John Milliken Thompson’s Love and Lament is a sweeping novel that gets everything right—the details, the panorama—but mainly it allows you to experience the life of another time, about a hundred years ago, in the soul and mind of a young woman whose passions and worries could be your own. In other words, Thompson makes that art form called the novel do the work it is meant to do—thoroughly and beautifully.

Clyde Edgerton, author of The Night Train and Walking Across Egypt

Love and Lament is an ambitious and exhilarating novel of the South at the turn of the last century. It is a book you’ll devour and savor. It will remind you why you started reading novels in the first place–to be enchanted, to be carried away from your world and dropped into a world more substantial and incandescent. John Milliken Thompson knows that every story is many stories, and he handles this complex tale of romance, family, race relations, and secrets with intelligence, grace, and tenderness. He has breathed life into Mary Bet Hartsoe and her benighted family, and they will breathe life into you.
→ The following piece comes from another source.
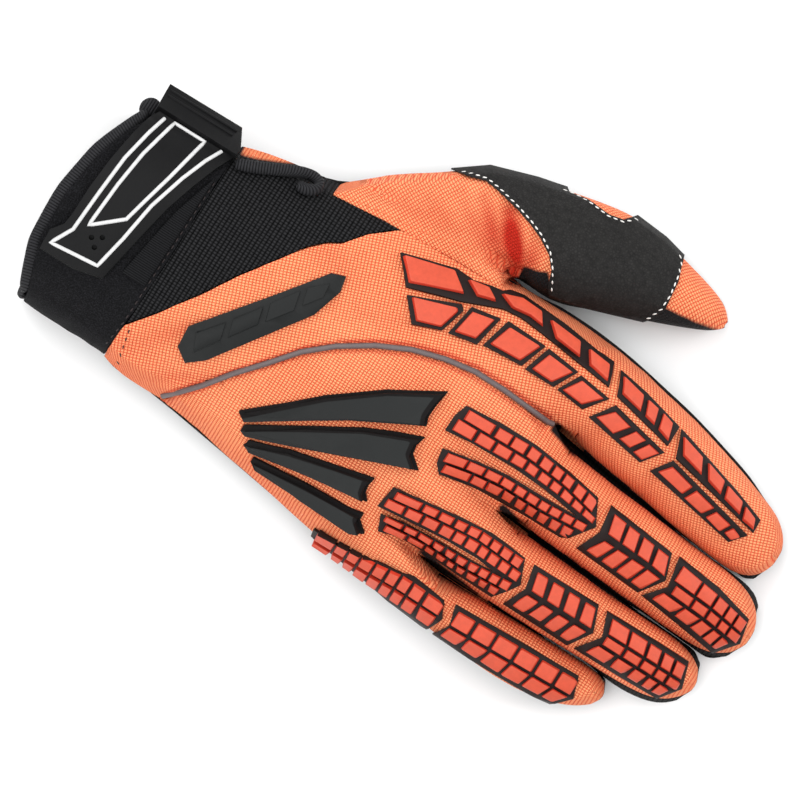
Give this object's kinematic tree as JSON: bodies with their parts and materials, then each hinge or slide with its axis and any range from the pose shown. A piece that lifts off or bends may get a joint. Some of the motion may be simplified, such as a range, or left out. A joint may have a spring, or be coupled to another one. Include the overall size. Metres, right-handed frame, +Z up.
{
  "type": "motocross glove",
  "caption": "Full-finger motocross glove with a hollow cloth and leather shell, moulded finger and knuckle guards, a neoprene cuff and a wrist strap tab.",
  "frame": {"origin": "centre of the glove's bounding box in plan, on the plane it rests on", "axes": "+X from the wrist to the fingertips, +Y to the thumb side, +Z up from the palm to the back"},
  "size_m": [0.2508, 0.1416, 0.0468],
  "materials": {
    "orange_nylon": "matt woven nylon",
    "black_mesh": "coarse matt mesh",
    "gusset_knit": "ribbed knit",
    "neoprene": "matt, finely textured",
    "binding_tape": "ribbed tape",
    "elastic": "ribbed elastic",
    "palm_leather": "matt synthetic leather",
    "patch_leather": "suede-like, white stitches",
    "guard_rubber": "soft sheen, dark base between orange blocks",
    "blade_rubber": "dark slate, soft sheen",
    "plate_rubber": "soft sheen",
    "tab_rubber": "satin, white raised lines",
    "piping": "grey cord"
  },
  "bodies": {
    "root": {"back_lower_panel": "orange_nylon", "back_plate": "plate_rubber", "back_upper_panel": "orange_nylon", "blade_1": "blade_rubber", "blade_2": "blade_rubber", "blade_3": "blade_rubber", "blade_4": "blade_rubber", "cuff": "neoprene", "cuff_binding": "binding_tape", "elastic_band": "elastic", "gusset_index_middle": "gusset_knit", "gusset_middle_ring": "gusset_knit", "gusset_ring_little": "gusset_knit", "index_base_lower_1": "guard_rubber", "index_base_lower_2": "guard_rubber", "index_base_lower_3": "guard_rubber", "index_base_lower_4": "guard_rubber", "index_base_lower_5": "guard_rubber", "index_base_upper": "guard_rubber", "index_mid_lower": "guard_rubber", "index_mid_upper": "guard_rubber", "index_tip_lower": "guard_rubber", "index_tip_upper": "guard_rubber", "little_base": "guard_rubber", "little_tip": "guard_rubber", "middle_base": "guard_rubber", "middle_mid": "guard_rubber", "middle_tip": "guard_rubber", "palm_panel": "palm_leather", "ring_base": "guard_rubber", "ring_mid": "guard_rubber", "ring_tip": "guard_rubber", "seam_piping": "piping", "slit_binding": "binding_tape", "strap_tab": "tab_rubber", "thumb_panel": "orange_nylon", "thumb_patch": "patch_leather", "wrist_yoke": "black_mesh"}
  },
  "joints": []
}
John Dufresne, author of No Regrets and Coyote

Love and Lament is a monument to memory in its most powerful comingling of past and present. . . . Thompson . . . seems to be a natural heir to that great Southern writer, [Eudora Welty].

The Daily Rumpus

An appealing historical novel that blends gothic and plainly romantic themes.

Kirkus Reviews

A seamlessly told and scrupulously detailed history of the Hartsoe clan of Haw County, North Carolina, Love and Lament is that rare novel that brings the gritty, rural past to vivid life. I could very nearly smell the moonshine (the moonshiners too!). Pass a few hours with Mary Bet Hartsoe and family. You won’t regret it.

T. R. Pearson, author of Jerusalem Gap and A Short History of a Small Place

If you live in the rural South, it is a rare delight to find a writer like John Milliken Thompson, who captures familiar landscapes with grace and freshness and also takes you so vividly and surprisingly into the past. But it’s his beautifully drawn, completely original characters—Mary bet, Cicero, Siler, Flora—who made me fall in love with this book, and who will appeal to readers everywhere.
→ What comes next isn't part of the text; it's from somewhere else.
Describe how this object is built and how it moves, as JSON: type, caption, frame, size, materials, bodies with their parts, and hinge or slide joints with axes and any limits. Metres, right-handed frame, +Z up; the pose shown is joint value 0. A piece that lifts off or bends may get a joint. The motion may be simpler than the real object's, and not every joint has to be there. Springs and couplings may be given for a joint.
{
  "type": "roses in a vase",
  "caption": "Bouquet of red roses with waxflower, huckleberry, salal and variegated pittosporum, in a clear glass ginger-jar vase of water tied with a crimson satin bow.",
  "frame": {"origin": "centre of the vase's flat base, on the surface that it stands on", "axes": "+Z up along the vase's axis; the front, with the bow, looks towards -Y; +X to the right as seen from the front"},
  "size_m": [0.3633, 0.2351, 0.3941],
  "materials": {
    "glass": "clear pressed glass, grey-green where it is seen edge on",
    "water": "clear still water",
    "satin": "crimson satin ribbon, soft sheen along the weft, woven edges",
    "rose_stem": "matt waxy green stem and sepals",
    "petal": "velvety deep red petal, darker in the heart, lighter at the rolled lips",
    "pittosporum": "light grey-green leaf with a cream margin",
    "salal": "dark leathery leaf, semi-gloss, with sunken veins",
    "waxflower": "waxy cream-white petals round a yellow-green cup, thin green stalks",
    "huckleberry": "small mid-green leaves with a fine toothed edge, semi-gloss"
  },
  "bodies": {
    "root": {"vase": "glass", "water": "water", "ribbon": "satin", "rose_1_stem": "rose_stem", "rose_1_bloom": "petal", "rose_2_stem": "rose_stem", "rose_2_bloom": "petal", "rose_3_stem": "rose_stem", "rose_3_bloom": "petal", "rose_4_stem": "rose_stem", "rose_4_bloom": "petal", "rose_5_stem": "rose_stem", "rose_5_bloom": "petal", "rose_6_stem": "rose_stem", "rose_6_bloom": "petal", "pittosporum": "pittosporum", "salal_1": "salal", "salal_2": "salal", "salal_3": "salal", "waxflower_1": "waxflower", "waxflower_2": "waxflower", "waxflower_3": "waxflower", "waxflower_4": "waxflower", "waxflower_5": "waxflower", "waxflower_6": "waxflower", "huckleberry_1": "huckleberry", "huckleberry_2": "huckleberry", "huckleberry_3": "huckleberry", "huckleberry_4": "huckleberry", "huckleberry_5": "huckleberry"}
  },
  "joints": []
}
Belle Boggs, author of Mattaponi Queen

This novel is smart, beautifully written, honest, moving. I’m sure I cannot do it justice, but here is my attempt: Mary Bet Hartsoe, the protagonist of John Milliken Thompson’s new novel Love and Lament, is a character of such intelligent and curious sensibility I would follow her anywhere. And I did, and so will you as she takes us through some of the most turbulent times in our history while negotiating, with integrity and grace, the brittle demands of family and community.

Michael Parker, author of The Watery Part of the World


Love and Lament

Set in rural North Carolina between the late 1800s and World War I, Love and Lament chronicles the Hartsoe family’s extraordinary hardships and misfortunes.

Mary Bet, the youngest of eight children, was born the same year the first railroad arrived in their county. As she comes of age during the South’s reconstruction and industrialization, she must learn to overcome her family’s curse, including the death of her mother and multiple siblings, her father’s growing insanity and rejection of God, and dark family secrets that threaten her stability.

In the rich tradition of Southern literature, John Milliken Thompson transports the reader back in time through memorable characters, meticulous detail, and a voice that brings the past to vivid life.